19. WHAT MAKES SPINOZA A HUMANIST?

Spinoza strove to understand nature and man without recourse to the supernatural; he sought the laws of physics and psychology, and indeed, of political science. He wanted to know how best we should live; again without supernatural appealings, but by understanding how to adapt ourselves to our environment. ‘Good’ needs to be grasped in terms of what is valuable to mankind, not through Godly commands.

Superstition had disrupted his life – and the world – through religious wars, persecution and intolerance; through mistaken hopes, and fears of divine judgement. In contrast, the happy life requires liberty and freedom of thought. True, Spinoza spoke of God; but talk of God as having characteristics akin to man’s is to him as misleading as thinking that the heavenly constellation known as ‘the dog’ barks.

20. EXCELLENCE MADE RARE

Spinoza died on 23rd February 1677, of consumption, doubtless aggravated by years of lens dust. He was buried in the New Church on the Spuy. Braving condemnations from the orthodox religious, high ranking free-thinkers attended the funeral, paying their respects to Spinoza and his intellectual journey.

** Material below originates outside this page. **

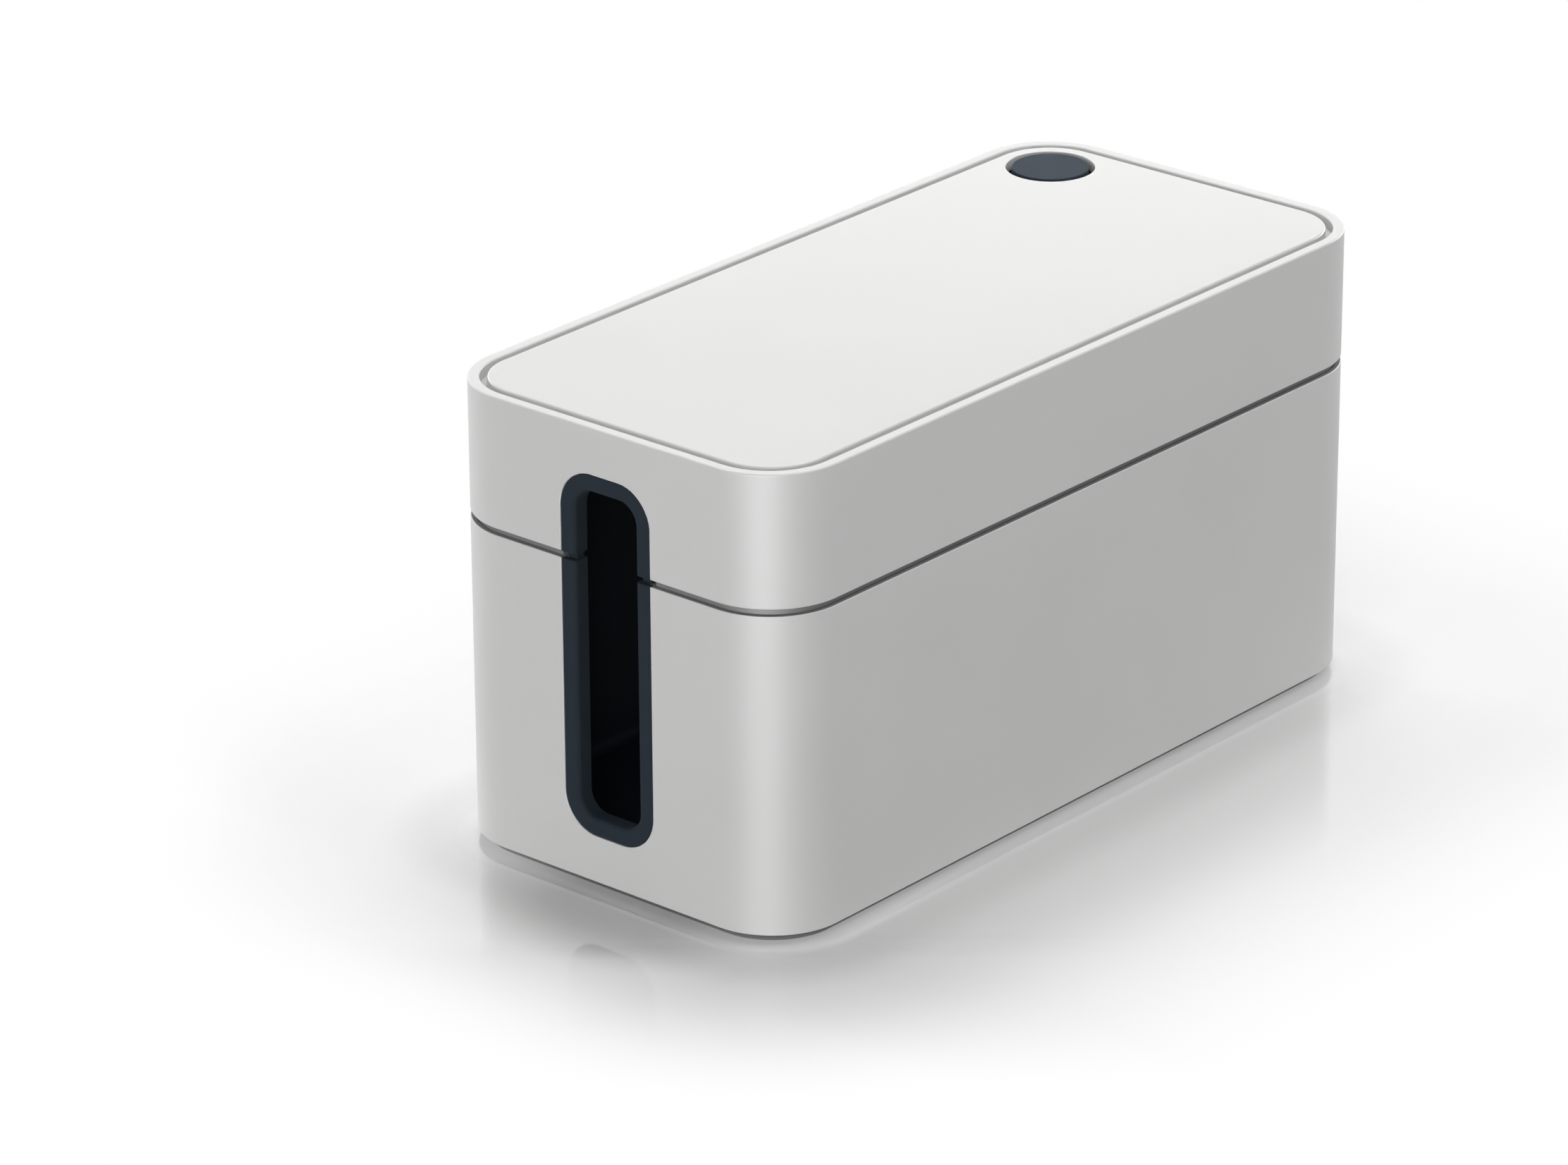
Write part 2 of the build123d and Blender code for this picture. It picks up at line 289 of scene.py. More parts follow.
@dataclass(frozen=True)
class Plastic:
    """A moulded part: the mould's grain, slow flow clouds, polished edges with a painted highlight, and
    painted shade deep in narrow gaps.

    Attributes:
        name: the material's name.
        colour: its colour in linear light.
        roughness: the open faces' roughness.
        grain: the mould's texture.
        specular: strength of the plain reflection, 0.5 for common plastics.
        flow: share by which the clouds move the colour.
        drift: how far the clouds move the roughness.
        cloud_size: the clouds' size.
        cloud_detail: how many finer layers lie on them.
        edge_highlight: factor by which the edges are lighter, a painted highlight.
        edge_polish: how much smoother the edges are.
        edge_reach: how far the edges' painted highlight and smoothness reach.
        gap_shade: factor by which the colour is darker deep in a gap, painted shade.
        gap_shade_reach: how wide such a gap may be.
        gap_shade_range: the shares of open sky from which a point counts as deep and as open.
    """

    name: str
    colour: Colour
    roughness: float
    grain: Grain
    specular: float = 0.5
    flow: float = 0.010
    drift: float = 0.025
    cloud_size: float = 55 * MM
    cloud_detail: float = 3.0
    edge_highlight: float = 1.04
    edge_polish: float = 0.06
    edge_reach: float = 0.6 * MM
    gap_shade: float = 1.0
    gap_shade_reach: float = 4 * MM
    gap_shade_range: tuple[float, float] = (0.30, 0.80)

    def material(self) -> Material:
        """Builds the finish's material.

        Returns:
            The material.
        """
        graph = Graph(bpy.data.materials.new(self.name))
        clouds = graph.noise(self.cloud_size, self.cloud_detail)
        clouds = graph.remap(clouds, *graph.NOISE_SPAN, 0.0, 1.0)
        edge = graph.edges(self.edge_reach)
        body = graph.blend(clouds, shade(self.colour, 1 - self.flow), shade(self.colour, 1 + self.flow))
        # painted highlight: the edges are made lighter
        edge_highlighted = graph.blend(edge, body, shade(self.colour, self.edge_highlight))
        # painted shade: the colour darkens deep in narrow gaps
        gap = graph.gap_shade_mask(self.gap_shade_reach, *self.gap_shade_range)
        rough = graph.remap(clouds, 0.0, 1.0, self.roughness - self.drift, self.roughness + self.drift)
        return graph.surface({
            "Base Color": graph.blend(gap, edge_highlighted, shade(self.colour, self.gap_shade)),
            "Roughness": graph.maths("SUBTRACT", rough, graph.maths("MULTIPLY", edge, self.edge_polish)),
            "Specular IOR Level": self.specular,
            "Normal": graph.grain(self.grain),
        })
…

Spinoza left no will, but he did leave instructions that his writing desk, with papers within, be sent to Rieuwertzen, an Amsterdam publisher. Despite attempts to thwart publication, the Ethics, with other works, appeared by the end of the year.

Spinoza’s Ethics ends, “if salvation were at hand, and could be found without great effort, how could nearly everyone neglect it? But all things excellent are as difficult as they are rare”.

On 25th June 1678 the States of Holland and West-Friesland banned his works as “profane, atheistic and blasphemous” – curses, so to speak, without anyone left to curse – excellence being made more rare.